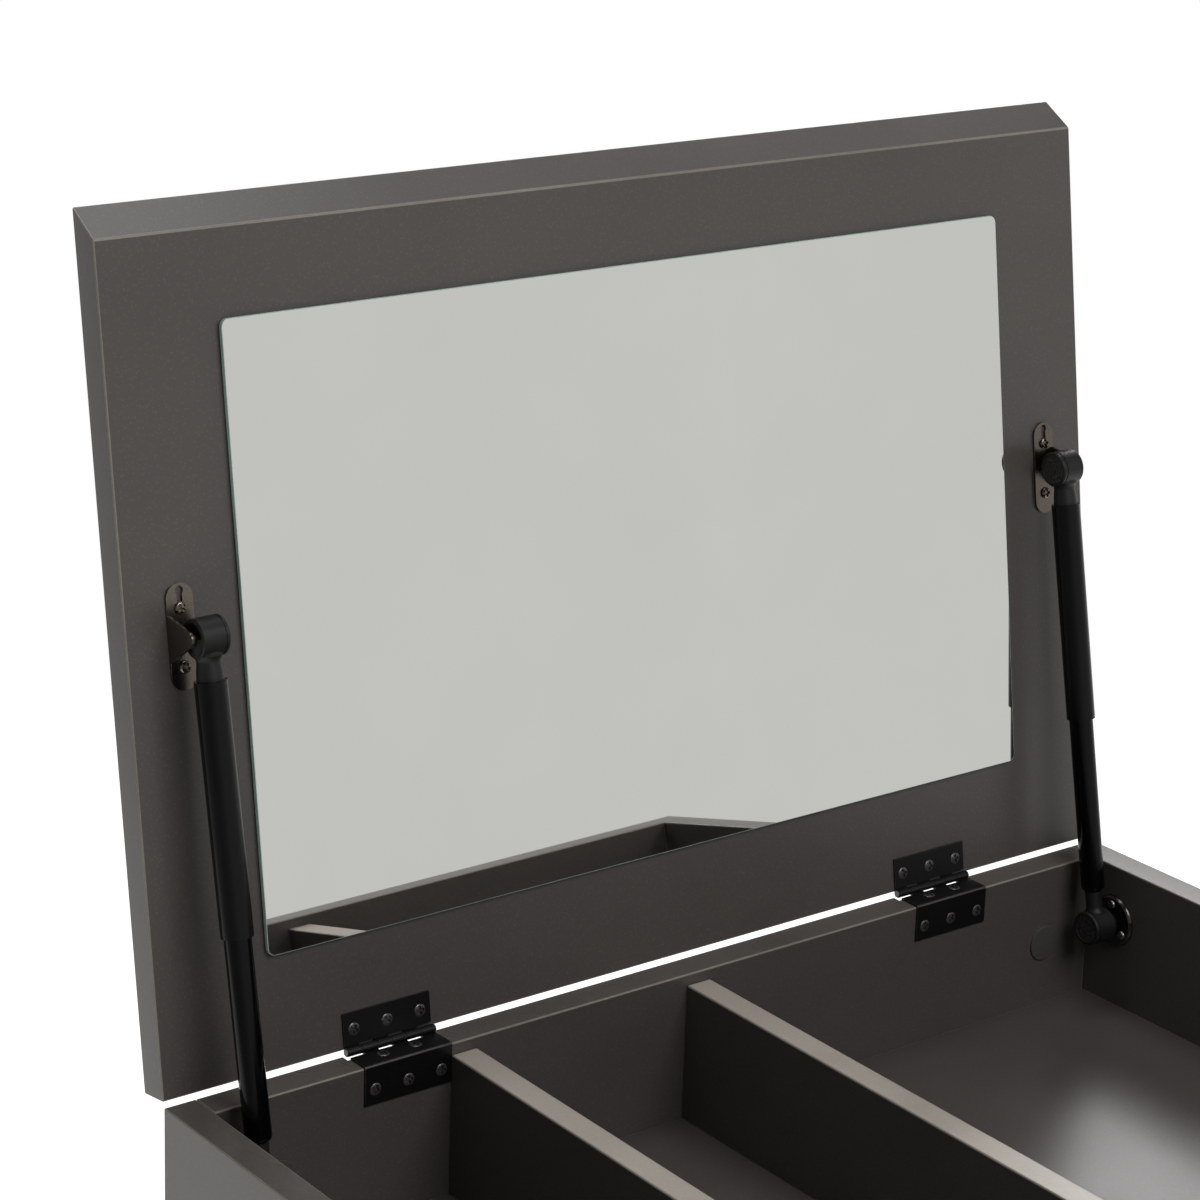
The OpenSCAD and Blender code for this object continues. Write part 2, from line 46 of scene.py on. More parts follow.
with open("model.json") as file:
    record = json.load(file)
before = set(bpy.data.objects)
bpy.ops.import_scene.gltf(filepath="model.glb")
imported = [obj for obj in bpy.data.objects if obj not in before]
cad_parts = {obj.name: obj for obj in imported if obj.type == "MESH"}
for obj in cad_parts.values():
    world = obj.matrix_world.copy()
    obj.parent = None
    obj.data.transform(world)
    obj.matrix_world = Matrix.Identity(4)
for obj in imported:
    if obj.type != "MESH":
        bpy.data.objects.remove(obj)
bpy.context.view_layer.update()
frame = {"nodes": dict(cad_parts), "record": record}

◆ PROMPT
Retype only the lines running from the line with "obj.data.transform(world)" to the end of the listing, including both of those lines.

◆ TASK RESPONSE
    obj.data.transform(world)
    obj.matrix_world = Matrix.Identity(4)
for obj in imported:
    if obj.type != "MESH":
        bpy.data.objects.remove(obj)
bpy.context.view_layer.update()
frame = {"nodes": dict(cad_parts), "record": record}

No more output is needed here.